How does the will make the last practical judgment to be the last? It does this by accepting it as last, instead of turning to a new consideration which would result in an opposed practical judgment. Intellect and will are thus reciprocally related, with a kind of matrimonial relation, since voluntary consent, ending deliberation, accepts the judgment here and now present as last. Intellectual direction is indispensable, since the will is of itself blind: nothing can be willed unless foreknown as good.

Suarez, [672] on the contrary, following Scotus, maintains that voluntary choice is not necessarily preceded by a practical judgment immediately directive. The will, when faced with two good objects, equally or unequally good, can, he says, freely choose either of them, even though the intellect does not propose that one as here and now the better. Using their principle as measuring-stick, Thomists reply: Nothing can be preferred here and now, unless foreknown as here and now better.
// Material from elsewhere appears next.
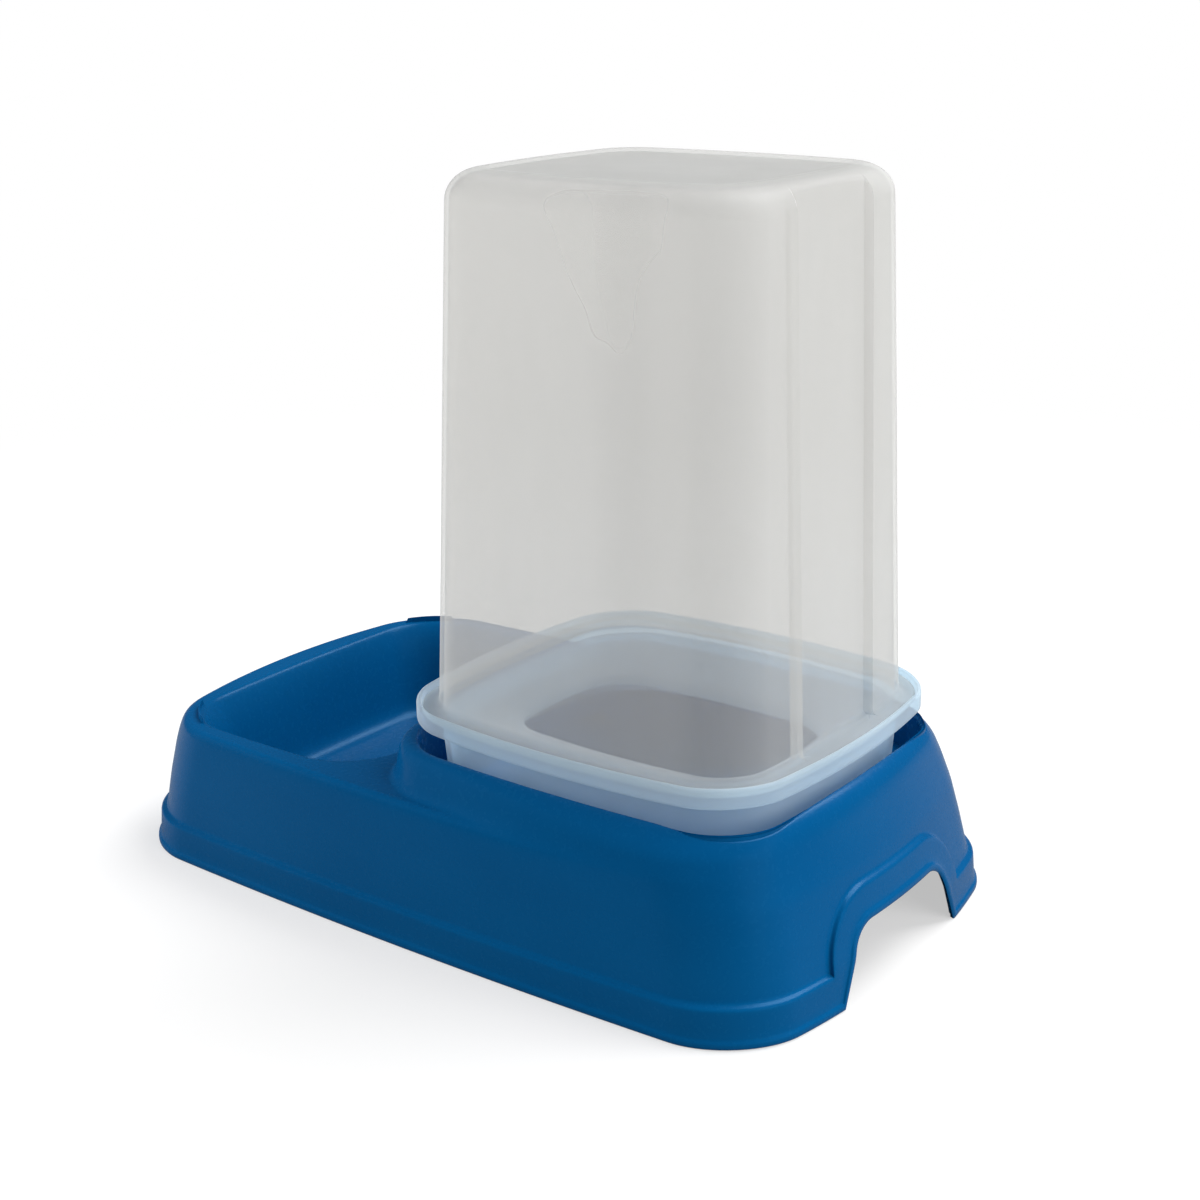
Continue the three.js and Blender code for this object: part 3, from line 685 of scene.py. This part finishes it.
def tub_skin(inset, z):
    """One skin of the tub at heights z (a column): the wall's outline, pushed in along the channel.

    In the channel x = soft_min(x, wall - depth * mask), where the mask runs from 1 inside to 0 outside
    over the flare of its sides.
    """
    fine, rest = channel_columns()
    half_x, half_y, corner = tub_rows(inset, z)
    straight = half_y - HOPPER_BOW - corner
    at_fine = fine[None] / straight
    last = at_fine[:, -1:]
    at_rest = np.where(rest[None] <= 1, last + (1 - last) * rest[None], rest[None])
    u = np.concatenate([at_fine, at_rest], axis=1)
    u = np.concatenate([u, 12 - u[:, -2:0:-1]], axis=1)
    x, y = outline(u, half_x, half_y, corner, HOPPER_BOW, HOPPER_BOW, HOPPER_X)
    wall = HOPPER_X + HOPPER_HALF_X - inset - (z - HOPPER_FOOT) * HOPPER_DRAFT
    half = CHANNEL_HALF + inset
    mask = ramp((half + CHANNEL_FLARE - np.abs(y)) / (2 * CHANNEL_FLARE))
    mask = mask * ramp((z - FLANGE_TOP + inset) / CHANNEL_ROUND)
    bottom = wall - CHANNEL_DEPTH * mask + (1 - mask) * CHANNEL_CLEAR
    sunk = np.where(mask > 0, soft_min(x, bottom, CHANNEL_ROUND), x)
    x = np.where(x > HOPPER_X, sunk, x)
    return np.stack([x, y, z + 0 * x], axis=-1)


def tub_cap(rim, drop):
    """Rings from the rim of the closed end to its middle: a step down inside it, then a shallow dish."""
    middle = np.array([HOPPER_X, 0, rim[0, 2]])
    scale = np.array([0.985, 0.965, 0.945, 0.92, 0.88, 0.8, 0.7, 0.6, 0.5, 0.4, 0.3, 0.2, 0.1, 0.05, 0])
    sink = np.array([0.02, 0.15, 0.45, 0.7, 0.8, 0.85, 0.9, 0.93, 0.96, 0.98, 0.99, 1, 1, 1, 1])
    rings = middle + (rim - middle) * scale[:, None, None]
    rings[..., 2] -= (drop * sink)[:, None]
    return rings


def hopper_tub(material):
    """The hopper as one closed skin: down inside from the closed end, round the flange, and up outside."""
    edge_turn = np.sin(np.radians(np.linspace(0, 90, 15)))[:, None]

    def side(inset, foot):
        bend = HOPPER_TOP - inset - (HOPPER_EDGE - inset)
        up = np.concatenate([foot, np.linspace(foot[-1, 0] + 4, bend, 34)[:-1, None]])
        return tub_skin(inset, np.concatenate([up, bend + (HOPPER_EDGE - inset) * edge_turn]))

    outer = side(0.0, FLANGE_TOP + FLANGE_FILLET + np.array([[0.1], [0.7], [1.4], [2.8]]))
    inner = side(HOPPER_WALL, HOPPER_FOOT + np.array([[0.5], [1.5], [2.6], [4.0]]))
    u = np.concatenate([np.linspace(0, 0.6, 17), 0.6 + 0.4 * np.linspace(0, 1, 7)[1:],
                        1 + np.linspace(0, 1, 21)[1:], 2 + np.linspace(0, 2, 25)[1:],
                        4 + np.linspace(0, 1, 21)[1:], 5 + np.linspace(0, 1, 13)[1:]])
    u = np.concatenate([u, 12 - u[-2:0:-1]])

    def flange(out, z):
        plan = outline(u, FLANGE_HALF_X - out, FLANGE_HALF_Y - out, FLANGE_CORNER - out / 4, LID_BOW,
                       LID_BOW, HOPPER_X)
        return np.stack([*plan, z + 0 * plan[0]], axis=-1)

    foot = inner[0].copy()
    foot[:, 2] = HOPPER_FOOT
    foot[:, :2] += (outer[0, :, :2] - inner[0, :, :2]) * 0.25
    tread = outer[0].copy()
    tread[:, 2] = FLANGE_TOP
    spread = tread[:, :2] - np.array([HOPPER_X, 0])
    spread /= np.linalg.norm(spread, axis=1, keepdims=True)
    fillet = []
    for angle in np.radians([0, 30, 60]):
        turn = tread.copy()
        turn[:, 2] += FLANGE_FILLET * (1 - math.cos(angle))
        turn[:, :2] += spread * FLANGE_FILLET * (1 - math.sin(angle))
        fillet.append(turn)
    root = fillet[0]
    rim = np.stack([flange(0.5, HOPPER_FOOT), flange(0.12, HOPPER_FOOT + 0.2), flange(0, HOPPER_FOOT + 0.6),
                    flange(0, FLANGE_TOP - 0.6), flange(0.12, FLANGE_TOP - 0.2), flange(0.5, FLANGE_TOP)])
    under = foot + (rim[0] - foot) * np.array([0, 0.3, 0.7])[:, None, None]
    over = rim[-1] + (root - rim[-1]) * np.array([0.35, 0.7, 1])[:, None, None]
    rows = np.concatenate([tub_cap(inner[-1], DISH)[::-1], inner[::-1], under, rim, over,
                           np.stack(fillet[1:]), outer, tub_cap(outer[-1], DISH)])
    sheet = Sheet()
    sheet.add(rows, closed=True)
    return make_mesh("hopper_tub", *sheet.welded(), material)


# ---------------------------------------------------------------- finishes

BLUE_DEEP = (0.0004, 0.08, 0.235)
BLUE_LIGHT = (0.0006, 0.093, 0.265)
BLUE_GLOSS = (0.2, 0.6, 1, 1)  # the tint of its reflections
BLUE_ROUGH = (0.22, 0.3)
BLUE_SPECULAR = 0.2
MILK_LIGHT = (0.78, 0.785, 0.775)
MILK_DARK = (0.72, 0.725, 0.715)
# the lid's milk colours carry a painted blue cast that stands in for light thrown up from the blue base
LID_LIGHT_WITH_PAINTED_BOUNCE = (0.92, 0.96, 0.99)
LID_DARK_WITH_PAINTED_BOUNCE = (0.87, 0.93, 0.97)
LID_TINT_PAINTED_BOUNCE = (0.74, 0.9, 1.0)  # of the light that goes straight through; its blue cast is painted bounce light from the blue base, not the lid's own colour
HOPPER_TINT = (0.985, 0.98, 0.972)
LID_FILM = (0.4, 0.6)  # share that is milk seen face on, and what is added edge on
HOPPER_FILM = (0.31, 0.5)
MILK_HAZE = 0.03  # how much the film's share varies
MILK_ROUGH = (0.3, 0.4)
MILK_SPECULAR = 0.3
MILK_GLOW = 0.55  # share of the milk that light passes through
REFRACTION = 1.49


class Finish:
    """A material's node tree, built node by node."""

    def __init__(self, name):
        self.material = bpy.data.materials.new(name)
        self.material.use_nodes = True
        self.tree = self.material.node_tree
        self.tree.nodes.clear()
        self.place = self.node("ShaderNodeTexCoord").outputs["Object"]

    def node(self, kind, settings=None, **inputs):
        """A node with its settings, and each named input either linked or given a plain value."""
        node = self.tree.nodes.new(kind)
        for name, value in (settings or {}).items():
            setattr(node, name, value)
        for name, value in inputs.items():
            socket = node.inputs[int(name[1:])] if name[0] == "_" else node.inputs[name.replace("_", " ")]
            if isinstance(value, bpy.types.NodeSocket):
                self.tree.links.new(value, socket)
            else:
                socket.default_value = value
        return node

    def noise(self, per_metre, detail, stretch=(1, 1, 1)):
        """Noise with about so many patches to the metre, 0 to 1 round 0.5, stretched along an axis."""
        place = self.node("ShaderNodeMapping", None, Vector=self.place, Scale=stretch).outputs[0]
        return self.node("ShaderNodeTexNoise", None, Vector=place, Scale=per_metre,
                         Detail=detail).outputs["Fac"]

    def spread(self, value, low, high):
        """The middle of a noise's range carried to low..high, and the rest of it past them."""
        return self.node("ShaderNodeMapRange", {"clamp": False}, Value=value, From_Min=0.25, From_Max=0.75,
                         To_Min=low, To_Max=high).outputs[0]

    def blend(self, share, first, second):
        """A colour that runs from the first to the second."""
        ramp_node = self.node("ShaderNodeMix", {"data_type": "RGBA"}, Factor=share)
        ramp_node.inputs[6].default_value = (*first, 1)
        ramp_node.inputs[7].default_value = (*second, 1)
        return ramp_node.outputs[2]

    def bump(self, height, distance, strength, under=None):
        """Relief from a height that spans so many metres."""
        node = self.node("ShaderNodeBump", None, Height=height, Distance=distance, Strength=strength)
        if under is not None:
            self.tree.links.new(under, node.inputs["Normal"])
        return node.outputs[0]

    def done(self, surface):
        self.node("ShaderNodeOutputMaterial", None, Surface=surface)
        return self.material


def blue_moulding():
    """Blue polypropylene from a finely etched mould: grain of half a millimetre, faint flow in the colour."""
    finish = Finish("blue_etched_polypropylene")
    flow = finish.noise(9, 3, (1, 1, 2.5))
    cloud = finish.noise(420, 2)
    grain = finish.noise(2300, 2)
    colour = finish.blend(finish.spread(flow, 0, 1), BLUE_DEEP, BLUE_LIGHT)
    relief = finish.bump(finish.noise(26, 1), 0.00035, 0.5)
    relief = finish.bump(grain, 0.00006, 0.2, relief)
    body = finish.node("ShaderNodeBsdfPrincipled", None, Base_Color=colour, Normal=relief,
                       Roughness=finish.spread(cloud, *BLUE_ROUGH), IOR=REFRACTION)
    body.inputs["Specular IOR Level"].default_value = BLUE_SPECULAR
    body.inputs["Specular Tint"].default_value = BLUE_GLOSS
    return finish.done(body.outputs[0])


def milky_moulding(name, film, edge_film, light, dark, tint):
    """Natural polypropylene: a film of milk-white over clear, thicker where the wall is seen edge on.

    film is the share of the surface that is milk when seen face on, edge_film is what is added edge on.
    light and dark are the milk's colours and tint that of what shows through; the lid's carry a painted blue
    cast for bounce light from the base.
    """
    finish = Finish(name)
    cloud = finish.noise(14, 3, (1, 1, 0.35))
    streak = finish.noise(60, 2, (1, 1, 0.06))
    colour = finish.blend(finish.spread(cloud, 0, 1), dark, light)
    relief = finish.bump(finish.noise(1500, 1), 0.00003, 0.25)
    body = finish.node("ShaderNodeBsdfPrincipled", None, Base_Color=colour, Normal=relief,
                       Roughness=finish.spread(streak, *MILK_ROUGH), IOR=REFRACTION)
    body.inputs["Specular IOR Level"].default_value = MILK_SPECULAR
    glow = finish.node("ShaderNodeBsdfTranslucent", None, Color=colour)
    milk = finish.node("ShaderNodeMixShader", None, Fac=MILK_GLOW, _1=body.outputs[0], _2=glow.outputs[0])
    clear = finish.node("ShaderNodeBsdfTransparent", None, Color=(*tint, 1))
    facing = finish.node("ShaderNodeLayerWeight", None, Blend=0.5).outputs["Facing"]
    edge = finish.node("ShaderNodeMath", {"operation": "POWER"}, _0=facing, _1=4.0).outputs[0]
    thick = finish.node("ShaderNodeMath", {"operation": "MULTIPLY_ADD"}, _0=edge, _1=edge_film,
                        _2=finish.spread(cloud, film - MILK_HAZE, film + MILK_HAZE)).outputs[0]
    surface = finish.node("ShaderNodeMixShader", None, Fac=thick, _1=clear.outputs[0], _2=milk.outputs[0])
    return finish.done(surface.outputs[0])

# ---------------------------------------------------------------- floor, light

SKY_LIGHT = 0.32  # strength of the white sky as a lamp, beside 1 as the backdrop
SKY_GLOSS = 0.05  # its strength in reflections
# soft boxes aimed at the object's middle: name, place, size, power, whether it shows in reflections
LAMPS = [
    ("overhead", (0.45, 0.75, 1.45), 1.0, 26.0, True),
    ("hopper_side", (1.4, -0.1, 0.5), 1.1, 13.0, False),
    ("bowl_side", (-1.3, -0.75, 0.6), 1.1, 20.0, False),
]
AIM = (0.0, 0.0, 0.12)
FLOOR_REACH = 30.0
FLOOR_GREY = (0.3, 0.3, 0.3)  # in the light that it throws back
FLOOR_PALE = (0.95, 0.95, 0.95)  # to the eye
FLOOR_FADE = (0.3, 0.9)  # metres from the origin over which the shadows fade into white
FLOOR_WHITE_NEAR = 0.5  # share that is plain white nearer than that


def place_stage():
    """A pale floor that runs far past the object, greyer in the light that it throws back than to the eye."""
    mesh = bpy.data.meshes.new("floor")
    far = FLOOR_REACH
    mesh.from_pydata([(-far, -far, 0), (far, -far, 0), (far, far, 0), (-far, far, 0)], [], [(0, 1, 2, 3)])
    floor = bpy.data.objects.new("floor", mesh)
    bpy.context.scene.collection.objects.link(floor)
    finish = Finish("pale_floor")
    seen = finish.node("ShaderNodeLightPath").outputs["Is Camera Ray"]
    body = finish.node("ShaderNodeBsdfDiffuse", None, Color=finish.blend(seen, FLOOR_GREY, FLOOR_PALE))
    away = finish.node("ShaderNodeVectorMath", {"operation": "LENGTH"}, _0=finish.place).outputs["Value"]
    fade = finish.node("ShaderNodeMapRange", {"interpolation_type": "SMOOTHSTEP"}, Value=away,
                       From_Min=FLOOR_FADE[0], From_Max=FLOOR_FADE[1], To_Min=FLOOR_WHITE_NEAR).outputs[0]
    white = finish.node("ShaderNodeEmission", None, Strength=1.0)
    share = finish.node("ShaderNodeMath", {"operation": "MULTIPLY"}, _0=fade, _1=seen).outputs[0]
    surface = finish.node("ShaderNodeMixShader", None, Fac=share, _1=body.outputs[0], _2=white.outputs[0])
    mesh.materials.append(finish.done(surface.outputs[0]))


def place_lights():
    """A white sky, dimmer as a lamp than as a backdrop and dimmer still in reflections, and soft boxes."""
    world = bpy.data.worlds.new("sky")
    world.use_nodes = True
    tree = world.node_tree
    tree.nodes.clear()
    path = tree.nodes.new("ShaderNodeLightPath")
    dimmed = tree.nodes.new("ShaderNodeMapRange")
    dimmed.inputs["To Min"].default_value = SKY_LIGHT
    dimmed.inputs["To Max"].default_value = SKY_GLOSS
    tree.links.new(path.outputs["Is Glossy Ray"], dimmed.inputs["Value"])
    strength = tree.nodes.new("ShaderNodeMapRange")
    strength.inputs["To Max"].default_value = 1.0
    tree.links.new(dimmed.outputs[0], strength.inputs["To Min"])
    sky = tree.nodes.new("ShaderNodeBackground")
    sky.inputs["Color"].default_value = (1, 1, 1, 1)
    out = tree.nodes.new("ShaderNodeOutputWorld")
    tree.links.new(path.outputs["Is Camera Ray"], strength.inputs["Value"])
    tree.links.new(strength.outputs[0], sky.inputs["Strength"])
    tree.links.new(sky.outputs[0], out.inputs["Surface"])
    bpy.context.scene.world = world
    for name, at, size, power, reflected in LAMPS:
        lamp = bpy.data.lights.new(name, "AREA")
        lamp.size = size
        lamp.energy = power
        holder = bpy.data.objects.new(name, lamp)
        holder.location = at
        holder.visible_glossy = reflected
        holder.rotation_euler = (Vector(AIM) - Vector(at)).to_track_quat("-Z", "Y").to_euler()
        bpy.context.scene.collection.objects.link(holder)
    bpy.context.scene.view_settings.view_transform = "Standard"


# ---------------------------------------------------------------- the object

PIECES = [
    (base_moulding, blue_moulding(), "base", "feeder_base", "base_plastic"),
    # the lid's colours carry painted blue bounce light from the base
    (funnel_lid, milky_moulding("milky_lid", *LID_FILM, LID_LIGHT_WITH_PAINTED_BOUNCE, LID_DARK_WITH_PAINTED_BOUNCE, LID_TINT_PAINTED_BOUNCE),
     "lid", "funnel_lid", "lid_plastic"),
    (hopper_tub, milky_moulding("milky_hopper", *HOPPER_FILM, MILK_LIGHT, MILK_DARK, HOPPER_TINT),
     "tub", "hopper", "hopper_plastic"),
]
for make, material, body, node, slot in PIECES:
    piece = make(material)
    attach(piece, body)
    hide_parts(node)
place_stage()
place_lights()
That something not really better can here and now be judged better depends, of course, on the evil disposition of man's appetites, intellectual and sensitive. [673].

We have elsewhere examined at great length this problem: [674] the special antinomies relative to freedom; the reciprocal influence of the last practical judgment and free choice; comparison of Thomist doctrine with the psychological determinism of Leibnitz, on the one hand, and on the other, with the voluntarism of Scotus, followed partly by Suarez.

In a brief word, the essential thing for St. Thomas is that the intellect and will are not coordinated, but mutually subordinated. The last practical judgment is free when its object (good from one viewpoint, not good from another) does not necessitate it. Freedom of will, to speak properly, is to be found in the indifference of judgment.